Analysts at Goldman Sachs now have a slim 3% upside left to their S&P 500 target of 3,000 as of Tuesday close. In the investment bank’s U.S. Weekly Kickstart report dated April 12, Goldman recommends owning shares of 50 stocks with low operating leverage for the current environment. The group, which now trades at a 30% discount to its historical level, has outperformed the market this year and is poised to continue to do so amid a slowing U.S. economy, per the analysts. Investopedia looks at nine of them, including big brand stocks such as Walt Disney Co. (DIS), CBS Corp. (CBS), McDonald’s Corp. (MCD), Starbucks Corp. (SBUX), Hilton Worldwide Hldgs (HLT), General Dynamics (GD), Nvidia Corp. (NVDA) and HCA Healthcare Inc. (HCA).
(Degree of operating leverage)
- Walt Disney Co. (DIS); 1.8%
- CBS Corp. (CBS); 1.8%
- McDonald’s Corp. (MCD); 1.4%
- Starbucks Corp. (SBUX); 1.8%
- Hilton Worldwide Hldgs (HLT); 1.6%
- General Dynamics (GD); 1.7%
- Nvidia Corp. (NVDA); 1.9%
- HCA Healthcare Inc. (HCA); 1.4%
- S&P 500 (ex-Financials and Utilities) median; 1.6%
Source: Goldman Sachs U.S. Weekly Kickstart Report
Muted US Economic Growth Favors Low Operating Leverage Stocks
Goldman Sachs highlights the fact that economic growth has decelerated in the U.S., China and Europe. Meanwhile, the firm expects year-over-year (YOY) earnings growth for the average S&P 500 company to fall 3% in Q1, remain flat in the following two quarters and gain 9% in the final quarter of 2019.

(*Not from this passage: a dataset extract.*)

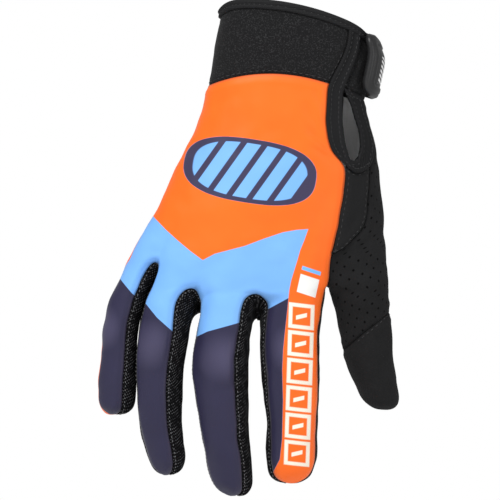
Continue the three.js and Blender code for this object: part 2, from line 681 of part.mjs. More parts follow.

“Stocks with low operating leverage outperform as the economy decelerates,” wrote Goldman analysts in the recent report. Alternatively, in periods of improving economic growth, stocks with high operating leverage win. “Although U.S. economic activity may have stopped decelerating (ignoring the government shutdown data), growth is likely to be muted. Modest growth means that firms with a low ratio of revenue after variable operating costs to revenue after variable and fixed costs should outperform stocks with a high degree of operating leverage,” read the report.
Equity Prices Inflated, Low Operating Leverage Stocks at a Discount
From a valuation perspective, Goldman views the S&P 500 index and the median stock as trading at high valuations relative to history, between the 80th and 98th percentile versus the past four decades. On the other hand, the group of low operating leverage stocks trades at a significant 30% discount in terms of price to earnings multiples compared to the previous decade, when the discount averaged a mere 3%. The basket trades at a forward P/E of 15x compared to 20x for stocks with a high degree of operating leverage.

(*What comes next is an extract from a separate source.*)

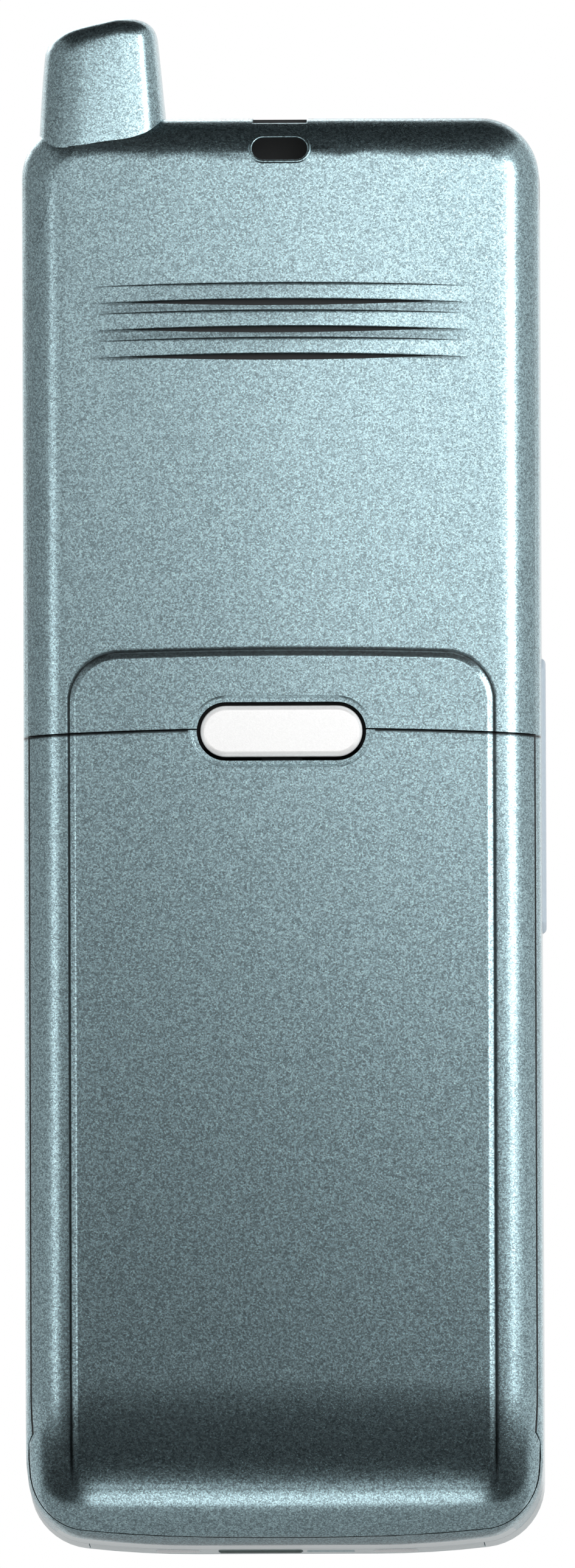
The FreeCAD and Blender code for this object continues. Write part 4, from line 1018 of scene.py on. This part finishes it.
def lamp(name, place, aim, width, height, radiance):
    """A soft panel of even brightness that shines one way, towards its aim."""
    light = bpy.data.lights.new(name, "AREA")
    light.shape = "RECTANGLE"
    light.size = width
    light.size_y = height
    light.energy = math.pi * width * height * radiance
    thing = bpy.data.objects.new(name, light)
    bpy.context.scene.collection.objects.link(thing)
    thing.location = place
    thing.rotation_euler = (Vector(aim) - Vector(place)).to_track_quat("-Z", "Y").to_euler()
    thing.visible_camera = False


def light_world():
    """A white world: full to the camera and in reflections and glass, weaker as a light."""
    world = bpy.data.worlds.new("studio")
    bpy.context.scene.world = world
    world.use_nodes = True
    tree, links = world.node_tree.nodes, world.node_tree.links
    path = tree.new("ShaderNodeLightPath")
    seen = path.outputs["Is Camera Ray"]
    for ray in ("Is Glossy Ray", "Is Transmission Ray"):
        either = tree.new("ShaderNodeMath")
        either.operation = "MAXIMUM"
        links.new(seen, either.inputs[0])
        links.new(path.outputs[ray], either.inputs[1])
        seen = either.outputs[0]
    strength = tree.new("ShaderNodeMapRange")
    links.new(seen, strength.inputs["Value"])
    strength.inputs["To Min"].default_value = WORLD_FILL
    strength.inputs["To Max"].default_value = 1.0
    background = tree["Background"]
    links.new(strength.outputs["Result"], background.inputs["Strength"])
    background.inputs["Color"].default_value = (1, 1, 1, 1)


one_sided_floor(floor_paper)
sheet("studio_floor", (0, 0, 0), (FLOOR_HALF, 0, 0), (0, FLOOR_HALF, 0), floor_paper, False)
black = flag_cloth("flag_black", 0.0)
sheet("flag_behind_camera", (0, 2.2, 0.75), (2.2, 0, 0), (0, 0, 0.8), black)
sheet("flag_above", (0, 0.4, 1.5), (2.2, 0, 0), (0, 1.9, 0), black)
sheet("flag_left", (1.4, 0.4, 0.75), (0, 1.8, 0), (0, 0, 0.8), flag_cloth("flag_left_grey", 0.27))
sheet("flag_right", (-1.4, 0.4, 0.75), (0, 1.8, 0), (0, 0, 0.8), flag_cloth("flag_right_grey", 0.5))
floor_flag("flag_low", 0.0117, 1.03, black)
floor_flag("flag_near", 0.003, 0.0117, flag_cloth("flag_near_grey", 0.3))

lamp("key_softbox", (-0.15, 0.45, 0.195), (-0.15, 0, 0.195), 0.32, 0.21, 1.85)
lamp("left_fill", (0.155, 0.45, 0.195), (0.155, 0, 0.195), 0.29, 0.21, 0.52)
lamp("right_strip", (-0.368, 0.335, 0.19), (0, 0, 0.19), 0.14, 0.25, 6.0)
lamp("left_strip", (0.34, 0.37, 0.06), (0, 0, 0.06), 0.12, 0.18, 1.35)
lamp("foot_strip", (0, 0.0131, 0.001), (0, 0.0131, 1), 0.036, 0.0034, 1.3)
lamp("front_softbox", (0.3, -0.9, 0.6), (0, 0, 0.07), 0.6, 0.6, 1.5)
light_world()


# Camera: behind the handset and a little below its foot, far off, so that its sides stay parallel

FRAME_TALL = 2576               # the picture's height in pixels
PIXELS_PER_METRE = 18440        # at the handset
DISTANCE = 2.6
SENSOR = 24                     # in millimetres

azimuth, elevation, roll = math.radians(179.1), math.radians(-2.3), math.radians(-0.2)
aim = Vector((-0.00035, 0.0, 0.06845))
direction = Vector((-math.sin(azimuth), -math.cos(azimuth), 0)) * math.cos(elevation)
direction.z = math.sin(elevation)
camera_data = bpy.data.cameras.new("camera")
camera_data.sensor_fit = "VERTICAL"
camera_data.sensor_height = SENSOR
camera_data.lens = SENSOR * DISTANCE * PIXELS_PER_METRE / FRAME_TALL
camera_data.clip_end = 20
camera = bpy.data.objects.new("camera", camera_data)
bpy.context.scene.collection.objects.link(camera)
camera.location = aim + direction * DISTANCE
upright = (-direction).to_track_quat("-Z", "Y")
camera.rotation_euler = (upright @ Quaternion((0, 0, 1), roll)).to_euler()
bpy.context.scene.camera = camera
bpy.context.scene.view_settings.view_transform = "Standard"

“The sector-neutral low operating leverage basket has returned 17% YTD vs. 15% for both the S&P 500 and high operating leverage basket. Low operating leverage firms have slower sales and EPS growth but have higher margins (17% vs. 8%) and ROE (29% vs. 18%) compared with high operating leverage stocks,” wrote the Goldman analysts.
Walt Disney Co.
Entertainment industry giant Walt Disney has been receiving attention from the Street lately as it enters the on demand streaming space. The company is expected to launch its rival platform to competitors including Netflix Inc. (NFLX), Apple Inc. (AAPL) and Amazon.com Inc. (AMZN) in November of this year. At its investor day on Thursday, Disney said it expects its global subscriber number to hit between 60 million and 90 million by 2024. By comparison, Netflix boasts about 139 million subscribers. Disney is pricing its service at $6.99 per month, or $69.99 per year, compared to Netflix at $13 per month for a standard plan. Estimated spending for Disney stands at $2 billion in 2024, compared to the $12 billion Netflix spend on content last year, and showcasing the advantage of Disney’s trove of previously released titles.
Investors will be looking out for indicators of Disney’s financial plan for the coming years in its upcoming Q2 earnings call. Shares have gained 18.5% YTD, compared to the S&P 500’s 16% return over the period.
Goldman’s basket of low operating margin stocks is based on a forecast for decelerating economic growth. Investors with a different baseline outlook may consider another strategy. Additionally, while these low operating margin companies may outperform in the current environment, any cyclical or sector declines could weigh on shares of particular companies. Therefore, investors should pick and choose based on an array of factors including industry trends and other company fundamentals.